WHAT NEEDS TO BE DONE: Reproduce verbatim the lines up to and including the one with "# upright border", starting from the first.

GIVEN DATA:
__________
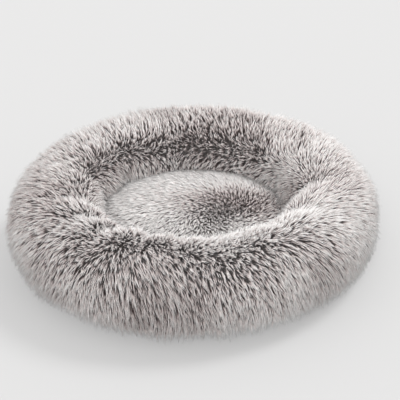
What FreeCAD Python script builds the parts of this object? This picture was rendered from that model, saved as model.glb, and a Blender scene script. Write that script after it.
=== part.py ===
import FreeCAD, Part
import os

import Sketcher
from FreeCAD import Placement, Rotation, Vector

# A round pet bed: a fur bolster ring sewn round a domed fur cushion, on a cloth base.
# Millimetres. +Z is up, the origin is on the floor under the middle of the bed, and
# -Y is the front. The zip that opens the ring for filling is at the back, in the
# upright border of the base, where the ring overhangs it.

DIMENSIONS = [
    ("ring_middle", 220.0, "radius of the circle that the bolster's tube is centred on"),
    ("tube_radius", 73.0, "radius of the bolster's tube, to the middle of the pile"),
    ("tube_height", 70.5, "height of the tube's centre above the floor"),
    ("fur_thick", 14.0, "backing cloth and half of the pile"),
    ("layer_gap", 0.4, "room between two layers of cloth"),
    ("liner_thick", 1.2, "inner casing cloth"),
    ("panels", 4, "gore panels round the bolster"),
    ("panel_gap", 0.2, "angle between two gore panels, in degrees"),
    ("overhang", 26.2, "height of the bolster's underside outside the border"),
    ("inner_seam", 68.0, "height at which the bolster's cover ends inside the well"),
    ("cushion_radius", 146.4, "edge of the cushion"),
    ("cushion_edge", 74.0, "height of the cushion's upper edge"),
    ("cushion_top", 88.0, "height of the cushion's crown"),
    ("divider_inner", 149.6, "inner radius of the divider band"),
    ("divider_thick", 1.2, "divider band cloth"),
    ("binding_thick", 3.2, "folded tape in the inner seam"),
    ("binding_outer", 161.0, "outer radius of the inner seam's tape"),
    ("dot_height", 2.0, "moulded grip dots under the base"),
    ("dot_radius", 4.0, "radius of a grip dot"),
    ("dot_rings", 6, "rings of dots round the middle dot"),
    ("dot_spacing", 35.0, "distance from one ring of dots to the next"),
    ("base_radius", 230.0, "outer radius of the base panel and its border"),
    ("base_thick", 2.0, "base cloth"),
    ("border_thick", 2.0, "border cloth"),
    ("border_top", 25.0, "height of the border's upper edge"),
    ("trim_thick", 0.6, "tape in the outer seam, and the care label"),
    ("zip_height", 14.5, "height of the middle of the zip"),
    ("zip_start", 15.0, "where the chain starts, in degrees round from +X"),
    ("zip_sweep", 150.0, "how far the chain runs, in degrees"),
    ("zip_margin", 2.0, "slot and tape past each end of the chain, in degrees"),
    ("slot_half", 6.5, "half the height of the zip's slot in the border"),
    ("tape_thick", 0.8, "zip tape"),
    ("tape_overlap", 2.6, "tape sewn over the border beside the slot"),
    ("chain_gap", 1.4, "room between the two rows of teeth, where the slider's post runs"),
    ("tooth_pitch", 1.0, "from one tooth to the next, in degrees"),
    ("tooth_width", 2.2, "a tooth along the tape"),
    ("tooth_height", 3.0, "a tooth across the tape"),
    ("tooth_depth", 1.7, "a tooth out from the tape"),
    ("slider_length", 14.0, "the slider along the zip"),
    ("slider_height", 10.4, "the slider across the zip"),
    ("slider_plate", 1.3, "thickness of the slider's two plates"),
    ("slider_flange", 0.9, "thickness of the slider's two flanges"),
    ("slider_post", 0.7, "thickness of the post that parts the teeth"),
    ("slider_room", 0.6, "room between the slider and the chain"),
    ("crown_width", 2.4, "the loop on the slider that holds the pull"),
    ("crown_span", 9.4, "the loop along the zip, outside its feet"),
    ("crown_thick", 1.1, "thickness of the loop"),
    ("pull_pin", 0.8, "radius of the pull's cross bar"),
    ("pull_arm", 1.4, "width and thickness of the pull's two arms"),
    ("pull_reach", 28.0, "the pull from its cross bar to its tip"),
    ("pull_width", 8.4, "the pull's plate across"),
    ("pull_neck", 6.2, "distance from the cross bar to the pull's plate"),
    ("pull_eye", 2.0, "radius of the hole in the pull's plate"),
    ("label_width", 26.0, "care label along the border"),
    ("label_height", 17.0, "care label, up and down"),
    ("label_angle", -42.0, "where the care label is, in degrees round from +X"),
]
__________
RESULT OF THIS TASK:
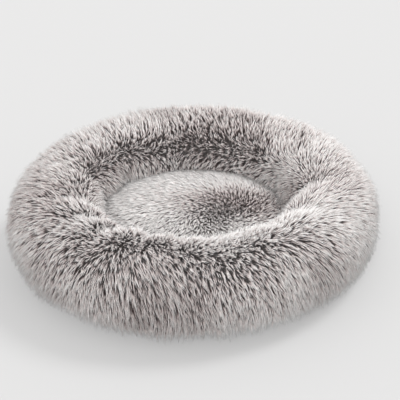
What FreeCAD Python script builds the parts of this object? This picture was rendered from that model, saved as model.glb, and a Blender scene script. Write that script after it.
=== part.py ===
import FreeCAD, Part
import os

import Sketcher
from FreeCAD import Placement, Rotation, Vector

# A round pet bed: a fur bolster ring sewn round a domed fur cushion, on a cloth base.
# Millimetres. +Z is up, the origin is on the floor under the middle of the bed, and
# -Y is the front. The zip that opens the ring for filling is at the back, in the
# upright border of the base, where the ring overhangs it.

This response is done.